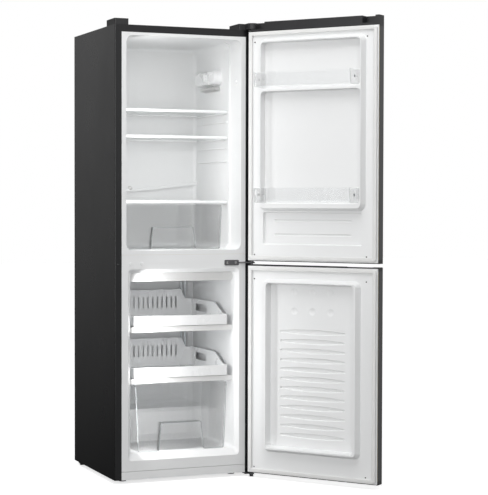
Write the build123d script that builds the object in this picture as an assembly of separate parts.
"""Free-standing two-door refrigerator: fridge above, freezer below, both doors hinged on the right.

Millimetres, +Z up. While a piece is drawn, x = 0 is the cabinet's centre plane, y = 0 its front plane
(the doors are at negative y) and z = 0 the floor. The doors are drawn shut, then swung open about
their hinge pins. Last, every piece is moved so that the origin is the bottom centre of the object.
"""

import os

from build123d import *

# ------------------------------------------------------------------ driving dimensions: cabinet
WIDTH = 540.0
DEPTH = 510.0
BODY_HEIGHT = 1660.0
FLOOR_GAP = 15.0          # the body stands this far above the floor
BASE_HEIGHT = 31.0        # hollow base behind the kick plate
SHEET = 1.0               # steel skin
BEND = 3.0                # outer bend of the side panels' front edges
FLANGE = 26.4             # steel frame seen around the front
LINER = 2.0               # thermoformed plastic
FIT = 0.2                 # side gap between neighbouring pieces that don't move
SEAM = 1.2                # open seam above the kick plate
NICHE_DEPTH = 180.0       # compressor niche, measured from the back
NICHE_HEIGHT = 180.0
# fridge compartment
FRIDGE_WIDTH = 451.0
FRIDGE_FLOOR = 853.8
FRIDGE_HEIGHT = 783.0
FRIDGE_RADIUS = 25.0
WALL_STEP = 7.5           # the walls step in behind the shelf fronts
STEP_Y = 105.0
ROOM_DEPTH = 455.0        # back wall of both compartments
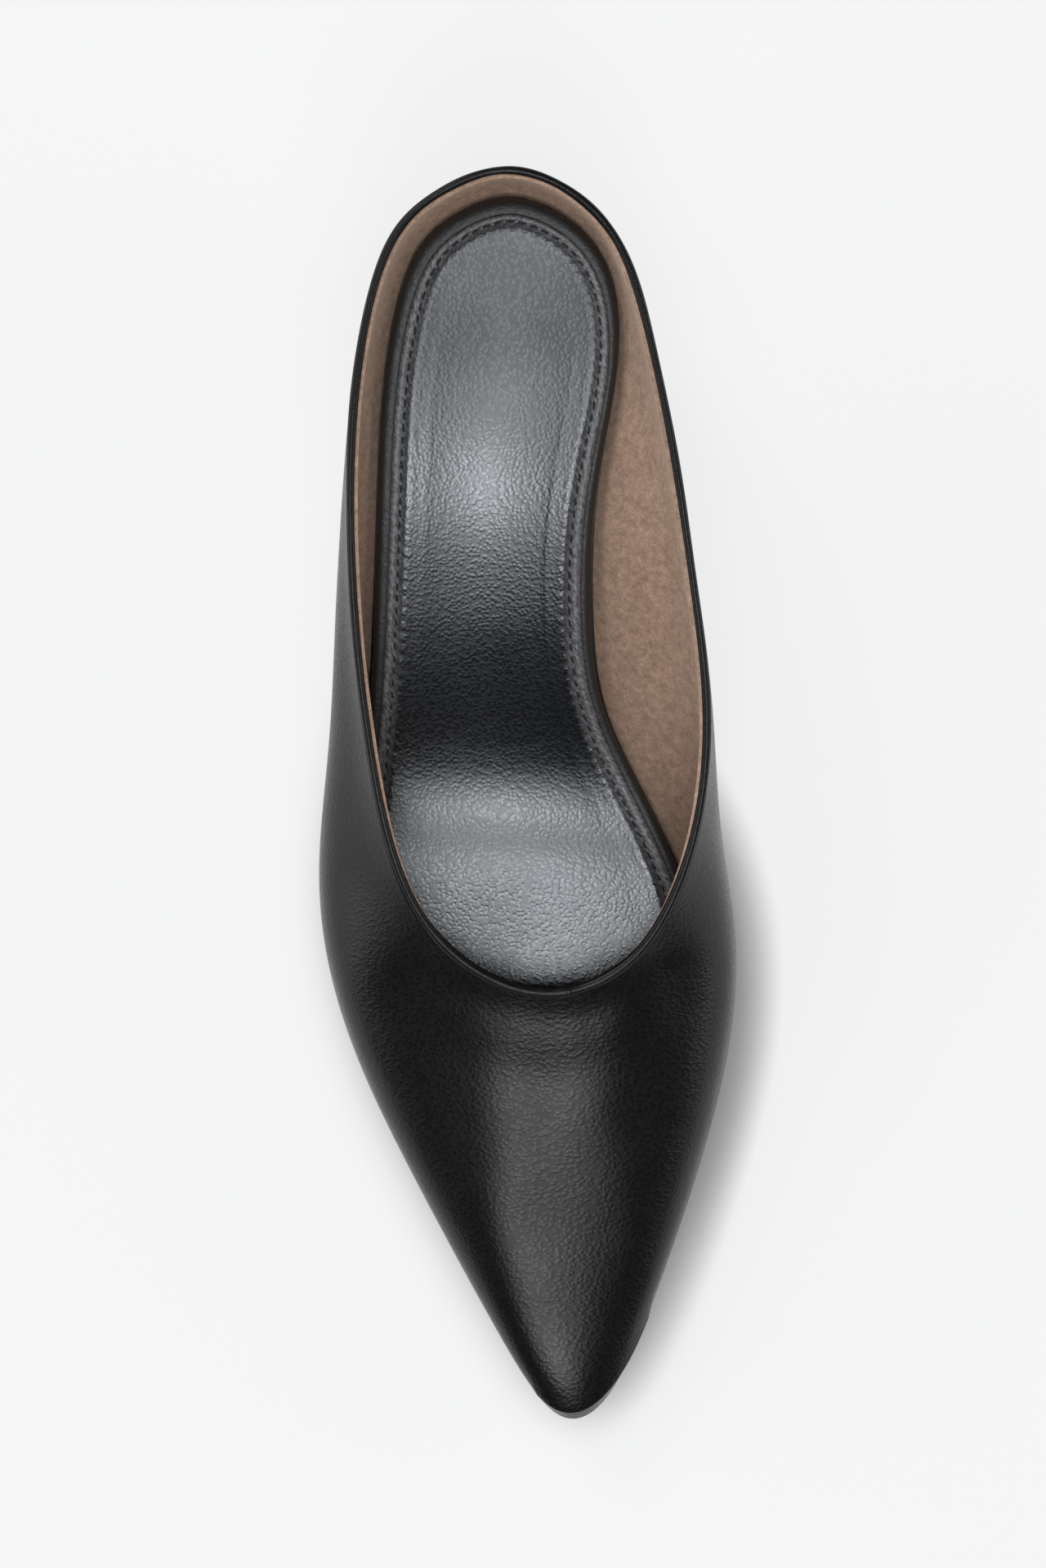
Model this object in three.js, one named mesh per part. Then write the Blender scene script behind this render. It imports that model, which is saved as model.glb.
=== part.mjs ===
// A pointed leather mule with a low closed back, for the right foot, women's EU 37,
// standing on a covered 45 mm kitten heel.
// Units are millimetres. +Z is up, the toe points to -Y and the big-toe side is +X.
// The pieces are the ones a maker joins: upper, insole board, padded sock, outsole, heel, top lift.
import * as THREE from "three";
import { mergeVertices } from "three/addons/utils/BufferGeometryUtils.js";

// Driving dimensions
const HEEL_BACK_Y = 125.8; // back of the topline, in the last's own frame
const TREAD = 3.3; // underside of the insole above the floor, at the ball
const GAP = 0.3; // between two pieces that touch
const UPPER_WALL = 2.2; // outer leather and suede lining together
const INSOLE_THICK = 2;
const SOCK_THICK = 3.6;
const SOLE_THICK = TREAD - GAP;
const WAIST_THICK = 2.2; // the outsole is skived thinner behind the tread
const TOP_LIFT = 4.5;

const FORWARD = new THREE.Vector2(0, -1);

// The last's bottom, in side view: how far the insole's underside lies above the tread,
// by the distance forward of the heel's back.
const BOTTOM = [
  { from_back: 0, lift: 41.4 },
  { from_back: 20, lift: 39.2 },
  { from_back: 45, lift: 35.2 },
  { from_back: 65, lift: 29.6 },
  { from_back: 85, lift: 20.7 },
  { from_back: 100, lift: 12.6 },
  { from_back: 112, lift: 6.2 },
  { from_back: 124, lift: 1.7 },
  { from_back: 138, lift: 0 },
  { from_back: 174, lift: 0 },
  { from_back: 205, lift: 2.2 },
  { from_back: 230, lift: 4.9 },
  { from_back: 253, lift: 8.2 },
];

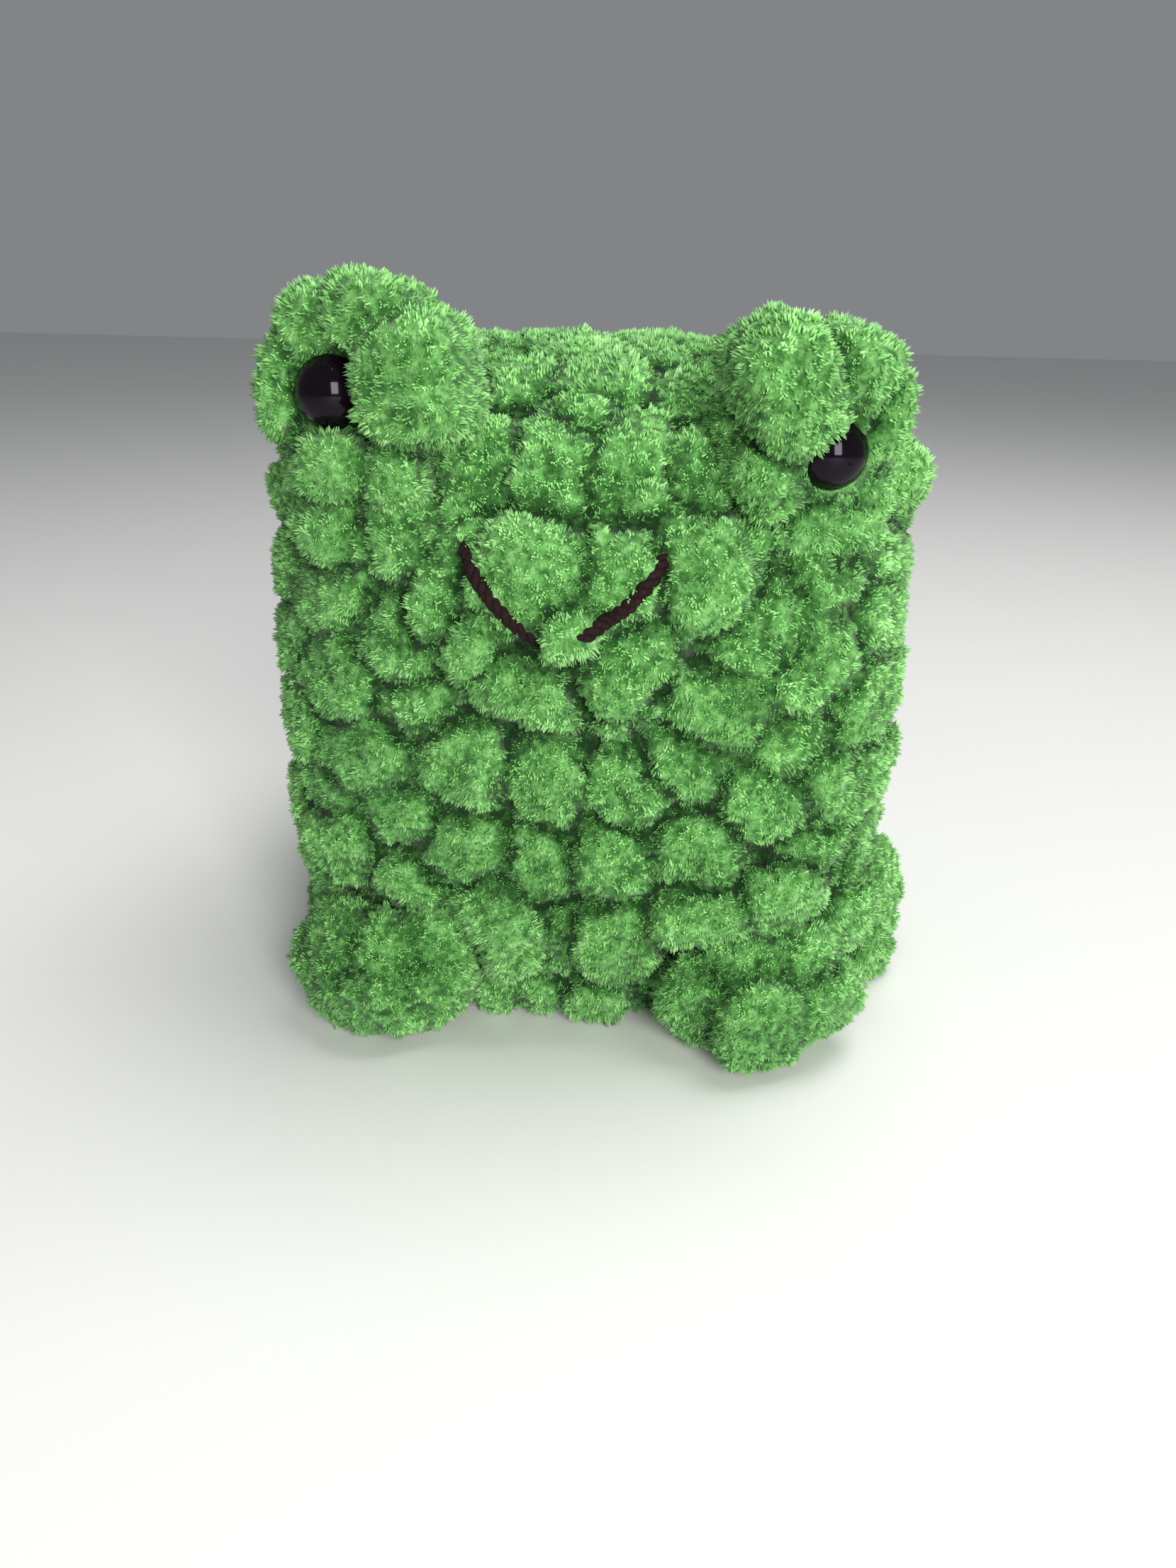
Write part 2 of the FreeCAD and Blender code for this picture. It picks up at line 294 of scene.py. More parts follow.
def hand_stitches(surface, by_hand):
    """Top, normal, directions and half sizes of each listed stitch."""
    placed = []
    for place, wide, tall, turn in by_hand:
        spot = surface.find_nearest(Vector(place) * MM)[0]
        normal = outward(place)
        level = unit(np.cross((0.0, 0.0, 1.0), normal))
        across, along = turned(level, normal, turn)
        top = np.array(spot) + normal * hand_lift
        placed.append((top, normal, across, along, wide * hand_swell * MM, tall * hand_swell * MM))
    return placed


def smooth(skin, steps):
    for _ in range(steps):
        bmesh.ops.smooth_vert(skin, verts=skin.verts, factor=0.5)


def is_covered(centre, placed):
    """True where a listed stitch takes the place of the solid's."""
    for top, facing, across, along, wide, tall in placed:
        off = centre - top
        over = ((off @ across) / (wide + cover_margin)) ** 2
        over += ((off @ along) / (tall + cover_margin)) ** 2
        if over < 1 and abs(off @ facing) < cover_depth:
            return True
    return False


def stitch_lumps(node, pole, by_hand=()):
    """Core of a piece, its stitches as lumps, and the smaller legs that some of them show."""
    skin = skin_of(node)
    found = solid_stitches(skin, pole)
    smooth(skin, first_smooths)
    surface = BVHTree.FromBMesh(skin)
    smooth(skin, core_smooths)
    skin.normal_update()
    core_points = np.array([v.co - v.normal * crease_depth for v in skin.verts])
    bmesh.ops.triangulate(skin, faces=skin.faces)
    core_faces = np.array([[v.index for v in f.verts] for f in skin.faces])
    skin.free()
    placed = hand_stitches(surface, by_hand)
    stitches, legs = [], []
    for top, normal, across, along, wide, tall in placed:
        stitches.append((top - normal * (lump_depth + lump_sink), np.array((across, along, normal)),
                         np.array((wide, tall, lump_depth))))
    for centre, normal, round_way, wide, tall in found:
        shift, tilt, size, sink, split = random.uniform(-1, 1, 5)
        if is_covered(centre, placed):
            continue
        across, along = turned(round_way, normal, 20 * tilt)
        middle = centre - normal * (lump_depth + lump_sink - 0.4 * sink * MM)
        swell = 1 + 0.06 * size
        stitches.append((middle, np.array((across, along, normal)),
                         np.array((wide * swell, tall * swell, lump_depth))))
        if split > 0.2:
            leg = math.copysign(1, shift)
            across, along = turned(round_way, normal, 35 * leg)
            place = middle + round_way * 0.5 * wide * leg + normal * 0.4 * MM
            legs.append((place, np.array((across, along, normal)),
                         np.array((wide * 0.5, tall * 0.8, lump_depth))))
    return (core_points, core_faces), stitches, legs


def joined(name, core, lumps):
    """One mesh that holds the core and every lump, still overlapping."""
    points, faces = [core[0]], [core[1]]
    count = len(core[0])
    for stitch in lumps:
        points.append(lump_points(stitch))
        faces.append(BALL[1] + count)
        count += len(BALL[0])
    return new_object(name, mesh_from(name, np.concatenate(points), np.concatenate(faces)))


def apply(piece, kind, **settings):
    deselect()
    bpy.context.view_layer.objects.active = piece
    piece.select_set(True)
    modifier = piece.modifiers.new(kind, kind)
    for key, value in settings.items():
        setattr(modifier, key, value)
    bpy.ops.object.modifier_apply(modifier=modifier.name)


def border_distance(points, stitches):
    """How far each point is from the line where its two nearest stitches meet."""
    centres = np.array([s[0] for s in stitches])
    axes = np.array([s[1] for s in stitches])
    halves = np.array([s[2] for s in stitches])
    tree = KDTree(len(stitches))
    for number, (centre, way, size) in enumerate(stitches):
        tree.insert(centre + way[2] * size[2], number)
    tree.balance()
    wavy = points + noise_vectors(points, crack_wave_size, 77.0) * crack_wave
    few = min(5, len(stitches))
    near = np.array([[hit[1] for hit in tree.find_n(spot, few)] for spot in wavy])
    local = np.einsum("nkij,nkj->nki", axes[near], wavy[:, None] - centres[near]) / halves[near]
    reach = np.linalg.norm(local, axis=2)
    order = reach.argsort(1)[:, :2]
    rows = np.arange(len(points))[:, None]
    first, second = reach[rows, order].T
    size = halves[near][rows, order][:, :, :2].mean(2)
    return (second - first) / (1 / size).sum(1)


def plush(name, core, stitches, others, voxel, crack=crack_depth):
    """Lumps melted into one soft skin, with cracks between stitches, flat on the ground, and
    painted shade along the cracks.
    """
    piece = joined(name, core, stitches + others)
    apply(piece, "REMESH", mode="VOXEL", voxel_size=voxel, use_smooth_shade=True)
    apply(piece, "SMOOTH", factor=0.5, iterations=1)
    points, normals = points_of(piece.data), normals_of(piece.data)
    patchy = np.clip(0.72 + 0.6 * noise(points, 7.0 * MM, 13.0), 0.15, 1)
    edge = np.exp(-(border_distance(points, stitches) / crack_width) ** 2) * patchy
    crinkle = noise(points, clump_size, 3.0) + 0.6 * noise(points, clump_size / 2, 9.0)
    points += normals * (crinkle * clump_depth - edge * crack)[:, None]
    points[:, 2] = np.maximum(points[:, 2], 0.0)
    piece.data.vertices.foreach_set("co", points.astype(np.float32).ravel())
    piece.data.update()
    # Rise, lowered along the cracks, sets the painted shade of creases and cracks in the materials
    # and shortens the pile there
    rise = rise_of(piece) * (1 - 0.9 * edge * crack / crack_depth)
    set_attribute(piece.data, "rise", rise)
    return piece, rise


def rise_of(piece, blur=22):
    """How far each vertex stands out of its blurred neighbourhood, from 0 in a crease to 1; the
    materials paint shade into the creases from it.
    """
    points = points_of(piece.data)
    edges = np.empty(len(piece.data.edges) * 2, np.int32)
    piece.data.edges.foreach_get("vertices", edges)
    a, b = edges.reshape(-1, 2).T
    weight = np.bincount(a, minlength=len(points)) + np.bincount(b, minlength=len(points))
    blurred = points.copy()
    for _ in range(blur):
        total = np.zeros_like(blurred)
        for k in range(3):
            total[:, k] = (np.bincount(a, blurred[b, k], len(points))
                           + np.bincount(b, blurred[a, k], len(points)))
        blurred = total / weight[:, None]
    height = ((points - blurred) * normals_of(piece.data)).sum(1)
    return np.clip(0.6 + height / (1.2 * MM), 0, 1)


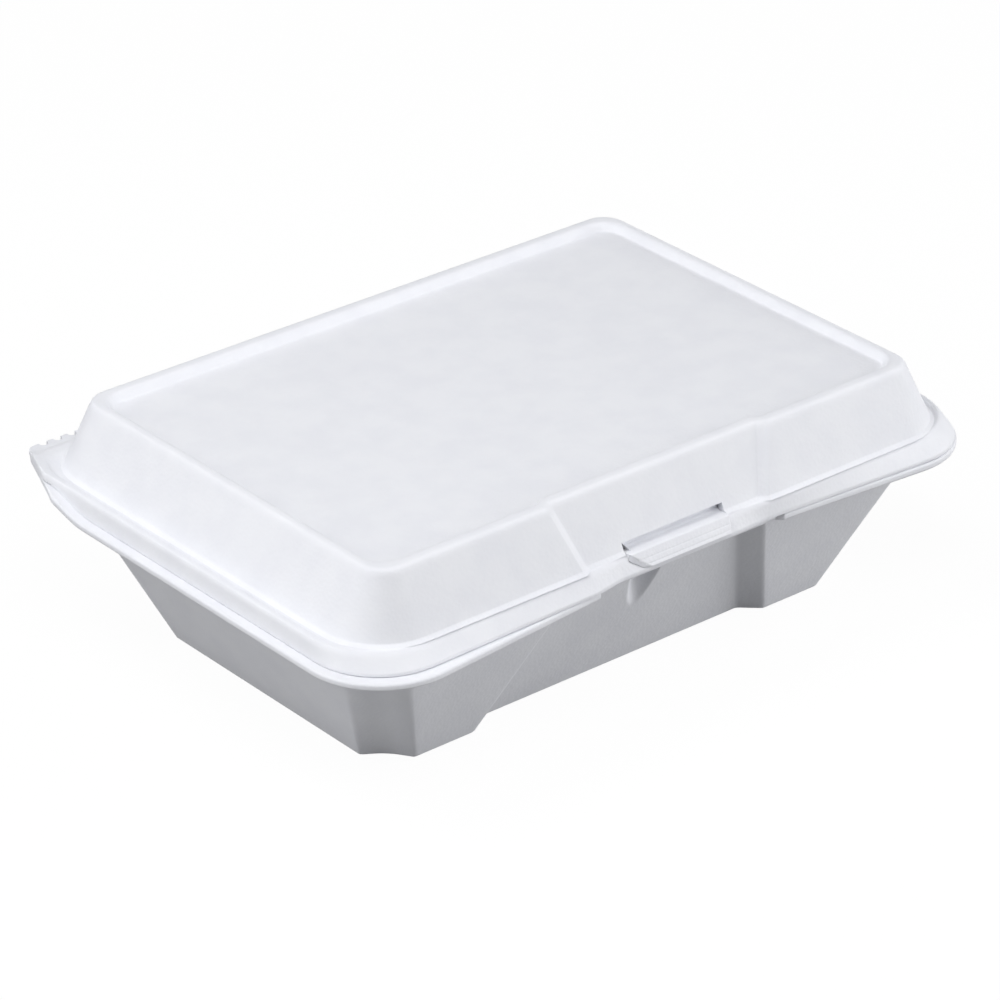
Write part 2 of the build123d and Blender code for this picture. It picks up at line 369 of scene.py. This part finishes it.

========================================

Please copy exactly the lines from the first line of the records above through the line containing "Model this object", including both, and nothing more.

### Exercise output
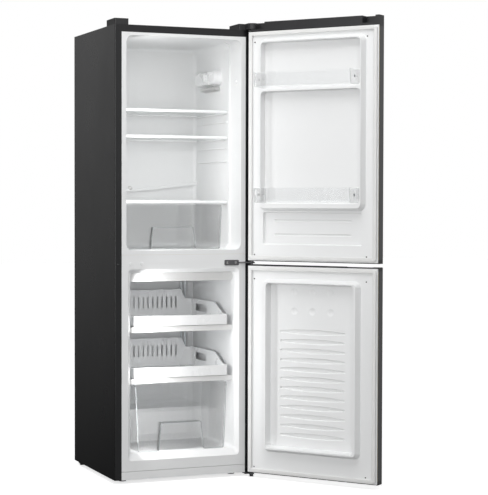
Write the build123d script that builds the object in this picture as an assembly of separate parts.
"""Free-standing two-door refrigerator: fridge above, freezer below, both doors hinged on the right.

Millimetres, +Z up. While a piece is drawn, x = 0 is the cabinet's centre plane, y = 0 its front plane
(the doors are at negative y) and z = 0 the floor. The doors are drawn shut, then swung open about
their hinge pins. Last, every piece is moved so that the origin is the bottom centre of the object.
"""

import os

from build123d import *

# ------------------------------------------------------------------ driving dimensions: cabinet
WIDTH = 540.0
DEPTH = 510.0
BODY_HEIGHT = 1660.0
FLOOR_GAP = 15.0          # the body stands this far above the floor
BASE_HEIGHT = 31.0        # hollow base behind the kick plate
SHEET = 1.0               # steel skin
BEND = 3.0                # outer bend of the side panels' front edges
FLANGE = 26.4             # steel frame seen around the front
LINER = 2.0               # thermoformed plastic
FIT = 0.2                 # side gap between neighbouring pieces that don't move
SEAM = 1.2                # open seam above the kick plate
NICHE_DEPTH = 180.0       # compressor niche, measured from the back
NICHE_HEIGHT = 180.0
# fridge compartment
FRIDGE_WIDTH = 451.0
FRIDGE_FLOOR = 853.8
FRIDGE_HEIGHT = 783.0
FRIDGE_RADIUS = 25.0
WALL_STEP = 7.5           # the walls step in behind the shelf fronts
STEP_Y = 105.0
ROOM_DEPTH = 455.0        # back wall of both compartments
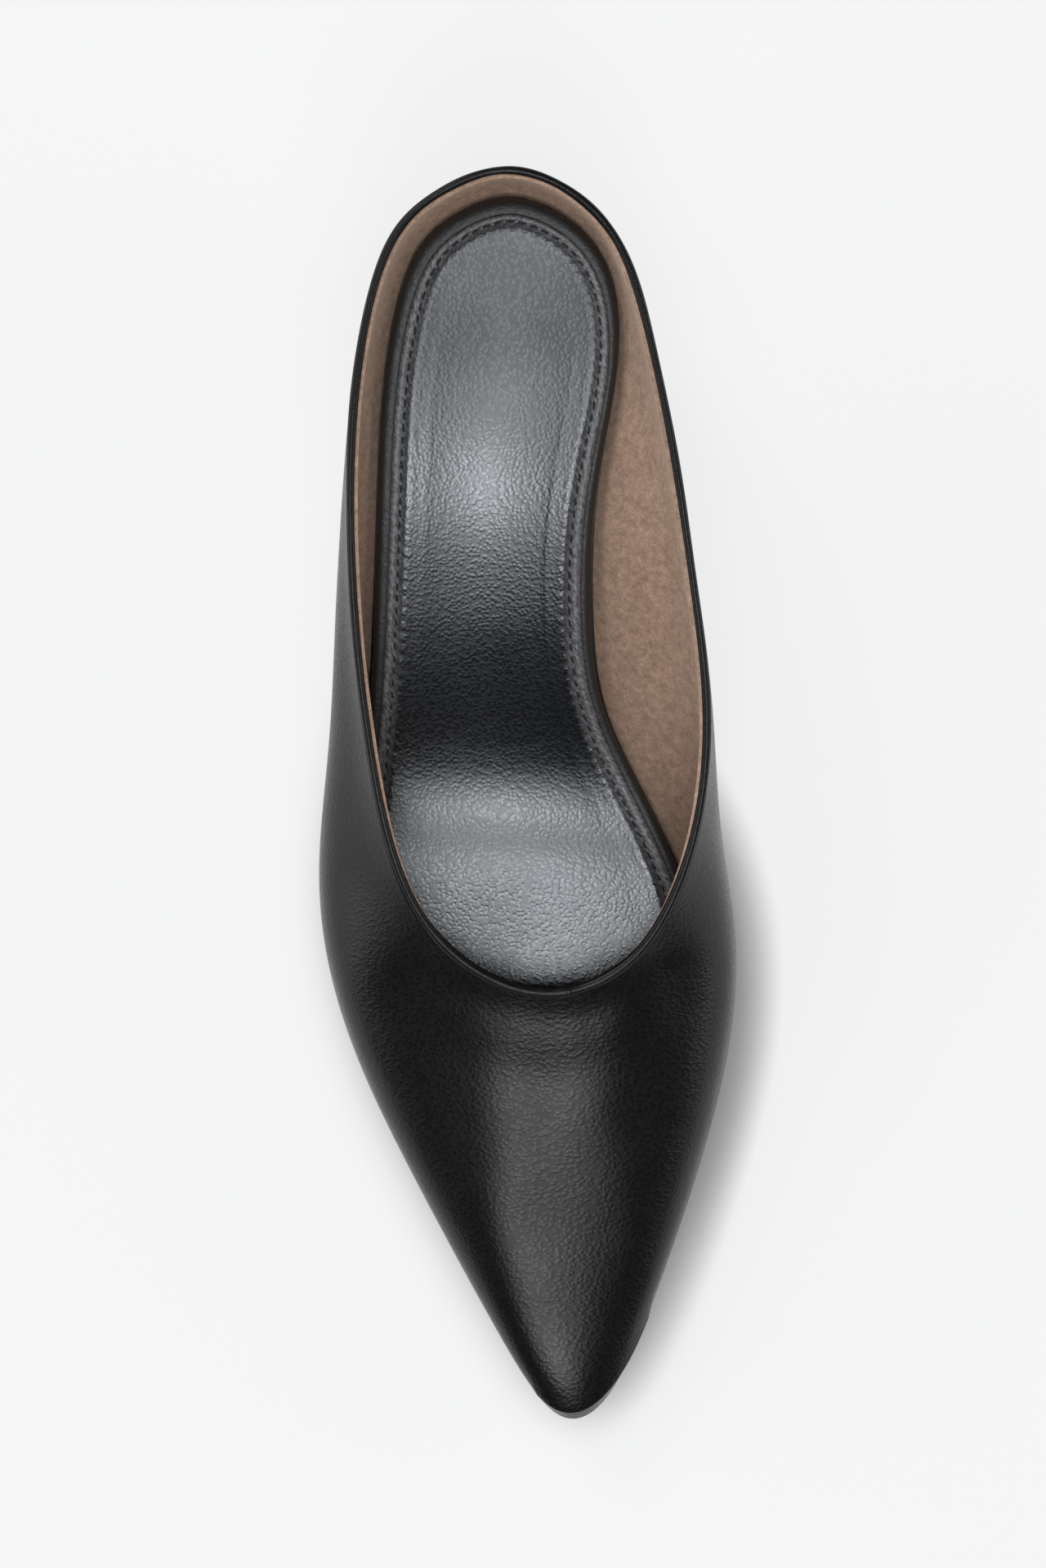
Model this object in three.js, one named mesh per part. Then write the Blender scene script behind this render. It imports that model, which is saved as model.glb.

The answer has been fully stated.